/---

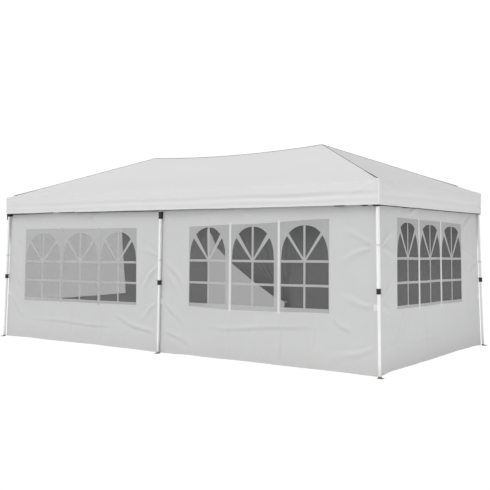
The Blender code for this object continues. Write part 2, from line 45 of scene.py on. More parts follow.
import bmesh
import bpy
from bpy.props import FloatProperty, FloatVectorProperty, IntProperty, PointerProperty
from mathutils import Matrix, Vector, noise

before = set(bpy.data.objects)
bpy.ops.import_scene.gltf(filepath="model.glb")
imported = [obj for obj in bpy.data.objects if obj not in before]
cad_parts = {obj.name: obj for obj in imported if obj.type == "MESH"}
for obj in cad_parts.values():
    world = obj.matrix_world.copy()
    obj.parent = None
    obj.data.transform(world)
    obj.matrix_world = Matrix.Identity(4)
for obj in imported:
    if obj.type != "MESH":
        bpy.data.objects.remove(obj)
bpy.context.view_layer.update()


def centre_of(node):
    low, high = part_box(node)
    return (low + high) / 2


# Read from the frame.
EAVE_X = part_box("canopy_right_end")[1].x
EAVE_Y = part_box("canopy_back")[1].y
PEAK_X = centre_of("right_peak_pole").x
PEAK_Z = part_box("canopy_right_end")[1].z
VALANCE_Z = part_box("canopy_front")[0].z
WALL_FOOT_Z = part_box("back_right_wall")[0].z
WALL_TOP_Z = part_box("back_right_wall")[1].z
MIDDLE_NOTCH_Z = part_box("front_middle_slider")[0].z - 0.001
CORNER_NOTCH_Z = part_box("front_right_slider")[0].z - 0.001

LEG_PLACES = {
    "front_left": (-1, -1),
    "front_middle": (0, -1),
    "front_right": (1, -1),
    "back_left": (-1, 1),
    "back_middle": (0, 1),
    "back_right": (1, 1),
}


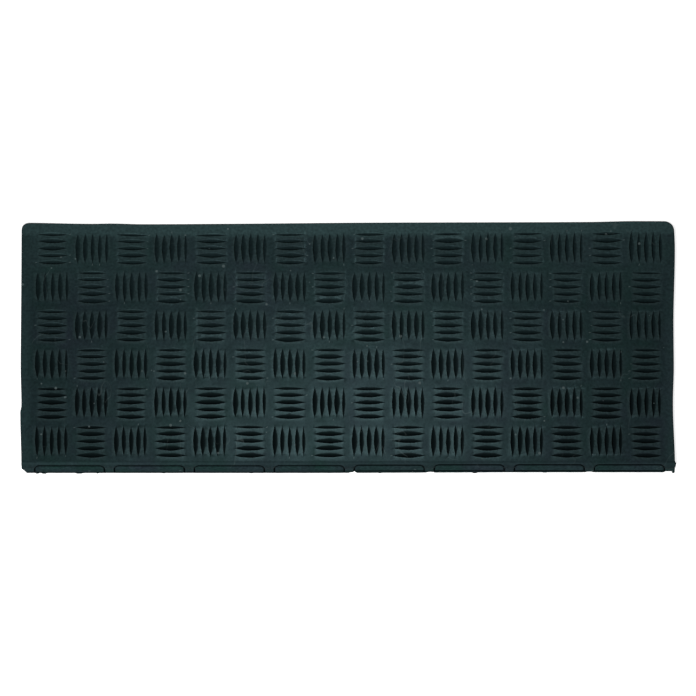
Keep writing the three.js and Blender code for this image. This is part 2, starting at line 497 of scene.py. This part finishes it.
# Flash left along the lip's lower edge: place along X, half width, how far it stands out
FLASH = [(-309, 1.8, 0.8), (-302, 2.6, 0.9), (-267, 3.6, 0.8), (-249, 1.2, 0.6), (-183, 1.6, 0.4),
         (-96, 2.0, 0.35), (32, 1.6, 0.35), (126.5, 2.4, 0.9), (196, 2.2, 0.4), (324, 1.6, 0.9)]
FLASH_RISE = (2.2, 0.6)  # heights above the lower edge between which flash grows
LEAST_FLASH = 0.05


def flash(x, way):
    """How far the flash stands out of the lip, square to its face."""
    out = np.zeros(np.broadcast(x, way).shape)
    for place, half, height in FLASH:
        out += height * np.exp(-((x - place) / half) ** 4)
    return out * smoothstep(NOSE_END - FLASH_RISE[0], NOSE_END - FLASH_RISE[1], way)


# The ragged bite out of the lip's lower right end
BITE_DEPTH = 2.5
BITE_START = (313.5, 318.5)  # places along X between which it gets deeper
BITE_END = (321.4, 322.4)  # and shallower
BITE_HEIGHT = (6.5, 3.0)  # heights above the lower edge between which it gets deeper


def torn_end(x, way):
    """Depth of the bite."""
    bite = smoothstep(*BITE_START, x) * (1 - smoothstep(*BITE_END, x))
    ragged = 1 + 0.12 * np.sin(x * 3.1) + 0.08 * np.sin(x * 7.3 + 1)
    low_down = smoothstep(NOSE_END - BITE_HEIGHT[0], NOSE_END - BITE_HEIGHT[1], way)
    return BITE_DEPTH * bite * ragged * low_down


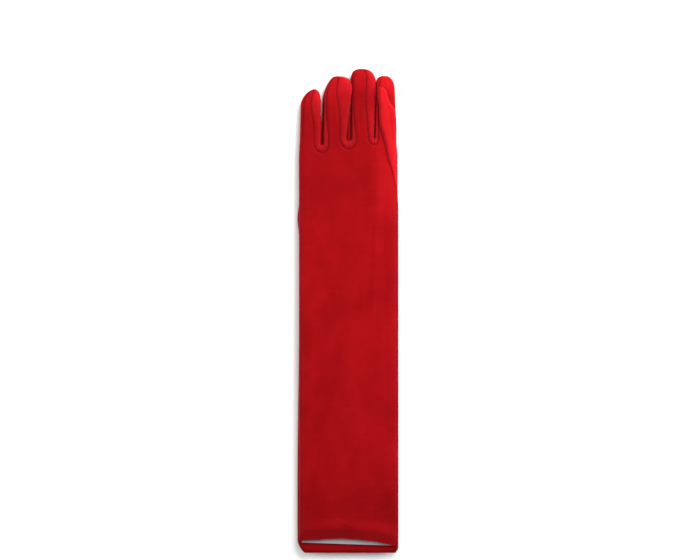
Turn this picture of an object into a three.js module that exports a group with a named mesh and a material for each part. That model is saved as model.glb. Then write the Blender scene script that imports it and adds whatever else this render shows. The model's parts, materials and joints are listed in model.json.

\---

TASK DESCRIPTION — Take the entries above and copy them exactly from the first line through the line with "return out *"; leave out every line after it.

SOLUTION TO THIS EXERCISE —
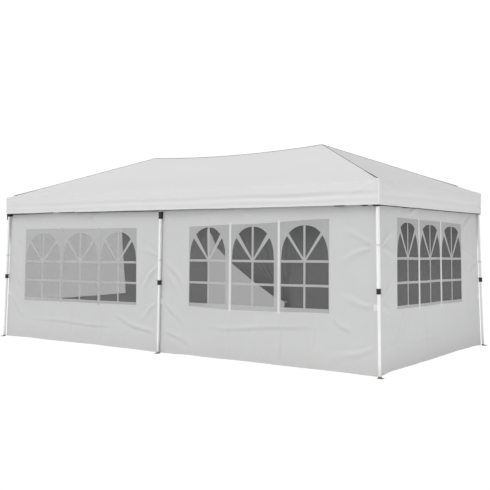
The Blender code for this object continues. Write part 2, from line 45 of scene.py on. More parts follow.
import bmesh
import bpy
from bpy.props import FloatProperty, FloatVectorProperty, IntProperty, PointerProperty
from mathutils import Matrix, Vector, noise

before = set(bpy.data.objects)
bpy.ops.import_scene.gltf(filepath="model.glb")
imported = [obj for obj in bpy.data.objects if obj not in before]
cad_parts = {obj.name: obj for obj in imported if obj.type == "MESH"}
for obj in cad_parts.values():
    world = obj.matrix_world.copy()
    obj.parent = None
    obj.data.transform(world)
    obj.matrix_world = Matrix.Identity(4)
for obj in imported:
    if obj.type != "MESH":
        bpy.data.objects.remove(obj)
bpy.context.view_layer.update()


def centre_of(node):
    low, high = part_box(node)
    return (low + high) / 2


# Read from the frame.
EAVE_X = part_box("canopy_right_end")[1].x
EAVE_Y = part_box("canopy_back")[1].y
PEAK_X = centre_of("right_peak_pole").x
PEAK_Z = part_box("canopy_right_end")[1].z
VALANCE_Z = part_box("canopy_front")[0].z
WALL_FOOT_Z = part_box("back_right_wall")[0].z
WALL_TOP_Z = part_box("back_right_wall")[1].z
MIDDLE_NOTCH_Z = part_box("front_middle_slider")[0].z - 0.001
CORNER_NOTCH_Z = part_box("front_right_slider")[0].z - 0.001

LEG_PLACES = {
    "front_left": (-1, -1),
    "front_middle": (0, -1),
    "front_right": (1, -1),
    "back_left": (-1, 1),
    "back_middle": (0, 1),
    "back_right": (1, 1),
}


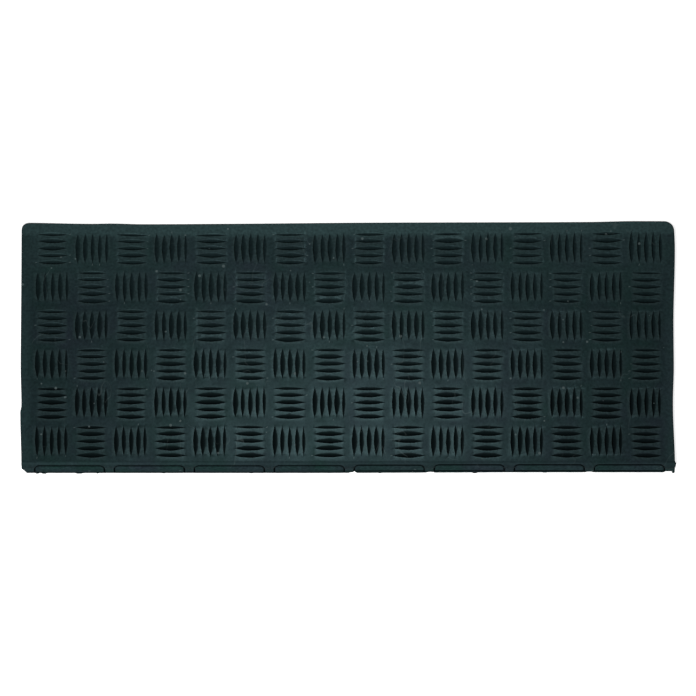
Keep writing the three.js and Blender code for this image. This is part 2, starting at line 497 of scene.py. This part finishes it.
# Flash left along the lip's lower edge: place along X, half width, how far it stands out
FLASH = [(-309, 1.8, 0.8), (-302, 2.6, 0.9), (-267, 3.6, 0.8), (-249, 1.2, 0.6), (-183, 1.6, 0.4),
         (-96, 2.0, 0.35), (32, 1.6, 0.35), (126.5, 2.4, 0.9), (196, 2.2, 0.4), (324, 1.6, 0.9)]
FLASH_RISE = (2.2, 0.6)  # heights above the lower edge between which flash grows
LEAST_FLASH = 0.05


def flash(x, way):
    """How far the flash stands out of the lip, square to its face."""
    out = np.zeros(np.broadcast(x, way).shape)
    for place, half, height in FLASH:
        out += height * np.exp(-((x - place) / half) ** 4)
    return out * smoothstep(NOSE_END - FLASH_RISE[0], NOSE_END - FLASH_RISE[1], way)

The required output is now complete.